There is growing concern among health officials that some middle-aged people are getting sick despite being fully vaccinated.

Federal regulators may be getting closer to authorizing COVID-19 booster vaccines for all people as young as 40 years old, according to reports by The Washington Post and CNN. But, for now, priority is being given to extending vaccination authorization to younger children.

Both outlets, citing unnamed sources, report senior federal health officials have been concerned that some middle-aged people are getting sick despite being fully vaccinated, which is prompting the consideration for changing the booster age requirements.

Even with that, the Centers for Disease Control and Prevention said this week that data from August showed unvaccinated people were 6.1 times more likely to test positive and 11.3 times more likely to die than a fully vaccinated person.

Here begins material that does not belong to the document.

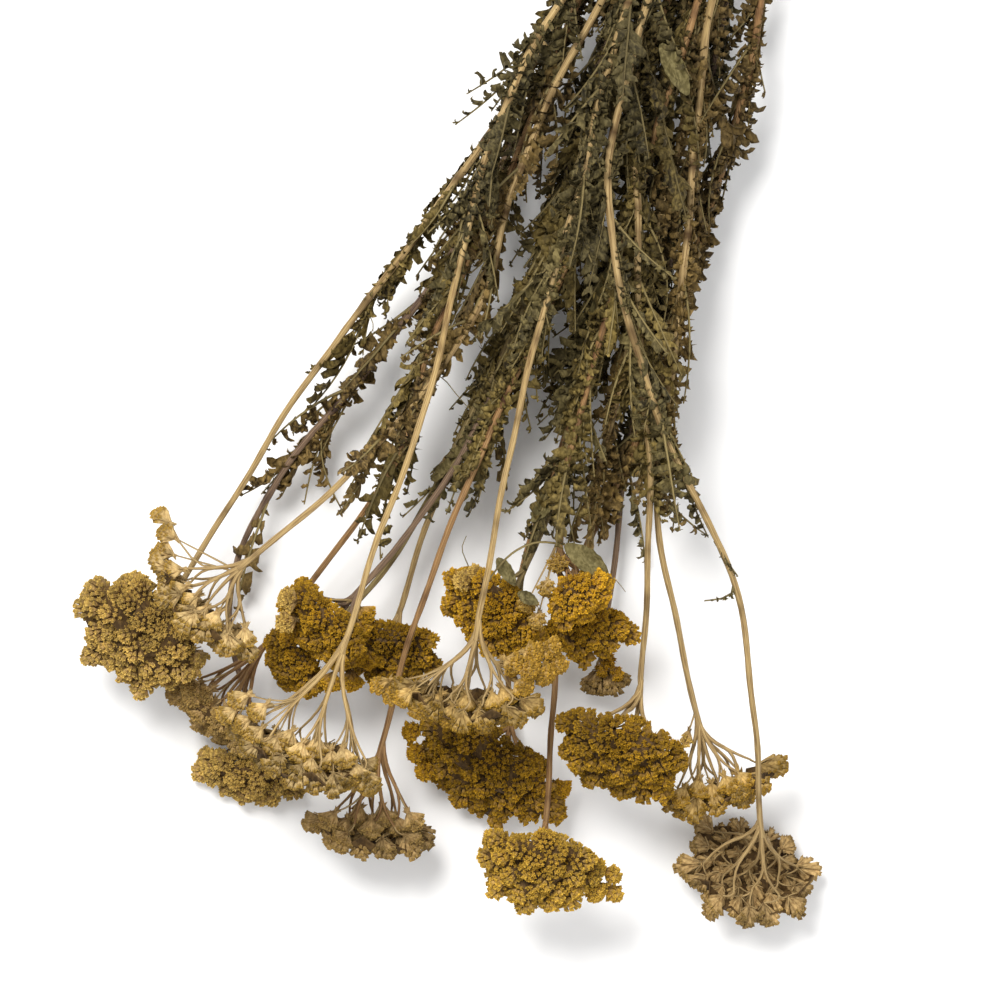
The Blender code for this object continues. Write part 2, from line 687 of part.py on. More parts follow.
def main():
    clear_scene()
    bunch = bpy.data.collections.new("dried_yarrow")
    bpy.context.scene.collection.children.link(bunch)
    room = Room()
    heads = {}
    stems = {}
    shoots = {}
    for flower in FLOWERS:
        heads[flower.name] = head_object(flower, bunch)
        stations = stem_stations(flower)
        stems[flower.name] = tube_mesh("stem_" + flower.name, stations, stem_radii(len(stations)), bunch)
        shoots[flower.name] = bpy.data.collections.new("shoots_" + flower.name)
        bpy.context.scene.collection.children.link(shoots[flower.name])
        room.add_object("head" + flower.name, heads[flower.name])
        room.add_object("tube" + flower.name, stems[flower.name])
        for ray in ray_objects(flower, shoots[flower.name]):
            room.add_object("ray" + flower.name, ray)
    tie = tie_object(bunch)
    freeze(tie)
    room.add_object("tie", tie)
    for flower in FLOWERS:
        leaf_objects(flower, room, shoots[flower.name])
    for flower in FLOWERS:
        count = len(shoots[flower.name].objects)
        fuse(stems[flower.name], shoots[flower.name])
        print(flower.name, "shoots", count, "stem triangles", len(stems[flower.name].data.polygons),
              "head triangles", len(heads[flower.name].data.polygons))
    lay_down([tie, *stems.values(), *heads.values()])
    for flower in FLOWERS:
        paint(stems[flower.name], "stem", 0.8)
        paint(heads[flower.name], flower.tone, 0.9)
    paint(tie, "twine", 0.9)


main()
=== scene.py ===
# %% [markdown]
# # A tied bunch of dried yarrow
# Golden yarrow dries into straw-coloured, finely ridged stems, curled leaves cut into small leaflets,
# and flat-topped heads made of thousands of tiny cups that each hold a few golden florets. This
# notebook dresses a plain solid model of such a bunch, which lies on a pale table and is seen from
# above. Everything grows where the solids stand, so the first cells repeat the plan of the bunch.

# %% Load the solid model
import json
import math
import random
from collections import namedtuple

import bpy
import numpy as np
from mathutils import Matrix, Vector
from mathutils.bvhtree import BVHTree

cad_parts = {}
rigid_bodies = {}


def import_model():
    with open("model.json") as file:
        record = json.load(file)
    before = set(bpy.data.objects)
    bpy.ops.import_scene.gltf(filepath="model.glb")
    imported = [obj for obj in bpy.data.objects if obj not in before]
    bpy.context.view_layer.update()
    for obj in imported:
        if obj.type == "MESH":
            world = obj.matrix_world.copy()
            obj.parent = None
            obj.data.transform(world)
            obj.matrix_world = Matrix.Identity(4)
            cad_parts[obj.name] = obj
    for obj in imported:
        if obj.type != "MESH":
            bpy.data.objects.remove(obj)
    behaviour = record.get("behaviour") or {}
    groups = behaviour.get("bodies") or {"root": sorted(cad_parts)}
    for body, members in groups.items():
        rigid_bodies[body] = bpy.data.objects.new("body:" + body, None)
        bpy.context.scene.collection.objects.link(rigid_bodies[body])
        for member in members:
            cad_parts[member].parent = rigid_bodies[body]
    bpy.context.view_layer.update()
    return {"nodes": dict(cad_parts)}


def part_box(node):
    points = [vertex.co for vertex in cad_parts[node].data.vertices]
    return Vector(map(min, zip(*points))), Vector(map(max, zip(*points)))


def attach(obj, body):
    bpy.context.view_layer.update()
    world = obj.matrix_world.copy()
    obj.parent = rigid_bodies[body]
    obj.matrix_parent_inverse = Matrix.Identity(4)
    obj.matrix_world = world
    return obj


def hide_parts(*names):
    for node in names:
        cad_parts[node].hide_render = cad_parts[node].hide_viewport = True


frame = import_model()
print("solid pieces:", len(frame["nodes"]))

# %% [markdown]
# ## The plan of the bunch
# This bunch is nineteen flower stems held in one tie, fanning out towards the heads. Its plan could be
# read back from the solids' meshes, but a mesh doesn't know which way a stem runs. So the plan is
# repeated as a table in millimetres, seen from above, with z as the height over the table, and with it
# the few rules that placed the solids. The fine pieces then grow in exactly the same places.

# %% Sizes in millimetres
MM = 0.001
GOLDEN_ANGLE = math.pi * (3.0 - math.sqrt(5.0))
STEM_RADIUS, STEM_TOP_RADIUS, STEM_STATIONS = 2.2, 1.45, 10
SLOT_PITCH, STUB_LENGTH, STUB_UNEVEN, STRAIGHT_LENGTH, SEAT_GAP = 4.9, 58.0, 9.0, 22.0, 0.35
TWINE_THICKNESS, TIE_TURNS, PRESSED = 2.6, 3, 0.6
TIE_OUTER = 2.0 * SLOT_PITCH + STEM_RADIUS + SEAT_GAP + TWINE_THICKNESS
TIE_PLACE = Vector((140.0, 395.0, TIE_OUTER - PRESSED))
TIE_COURSE = Vector((0.38, 0.925, 0.0)).normalized()
TUFT_PITCH, TUFTED_SHARE, CUP_THICKNESS, TUFT_RISE, CONE_DROP = 11.0, 0.90, 11.0, 6.0, 3.5
OUTER_RAYS, RAY_STEP, FORK_SHARE, FORK_TURN, FAR_TIP, NEAR_TIP = 6, 1.7, 0.55, 0.3, 0.80, 0.55
LEAF_STATIONS, LEAF_LENGTH, LEAF_SLIMNESS = 5, (36.0, 58.0), (0.16, 0.21)
LEAF_LEAN, LEAF_CURL, LEAF_TWIST = (16.0, 36.0), (-25.0, 55.0), (-60.0, 60.0)
LEAF_TRIES, TRY_TURN, LEAF_STRAY, SOLID_MISS = 14, 0.8, 7.0, 1.5

# %% The table of stems
Flower = namedtuple("Flower", "name slot route joint face spread depth leafy leaves tone")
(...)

The Biden administration over the summer pushed for boosters for all adults, but it was met with resistance from some of nation's top medical advisers

The Pfizer booster, approved last month, was mostly limited to people 65 and older, nursing home residents, people 50 to 64 with chronic health problems once they are six months past their last Pfizer dose and people in jobs or living conditions that put them at higher risk, such as health care workers and teachers.

   

The Post reports that Arnold S. Monto, a professor of public health and epidemiology at the University of Michigan and a chair of the Food and Drug Administration's vaccine advisory committee, said he is concerned about waiting too long to lower the booster shot age because it can take time and logistical effort to roll out a campaign.

But the Post indicates the higher priority among federal health officials is authorizing the first round of vaccines for children ages 5-11, which could come in a matter of weeks. So, boosters for middle-aged folks may not be tackled until November.

The White House on Wednesday revealed plans to allow those children to get the vaccine at their pediatrician's office, local pharmacy and potentially even their school once the Pfizer vaccine is authorized. That would open the door to vaccinate roughly 28 million children.

Also on Wednesday, the FDA signed off on extending COVID-19 boosters to Americans who got the Moderna or Johnson & Johnson vaccine and said anyone eligible for an extra dose can get a brand different from the one they received initially. The CDC will consult an expert panel Thursday before finalizing official recommendations for who should get those boosters and when.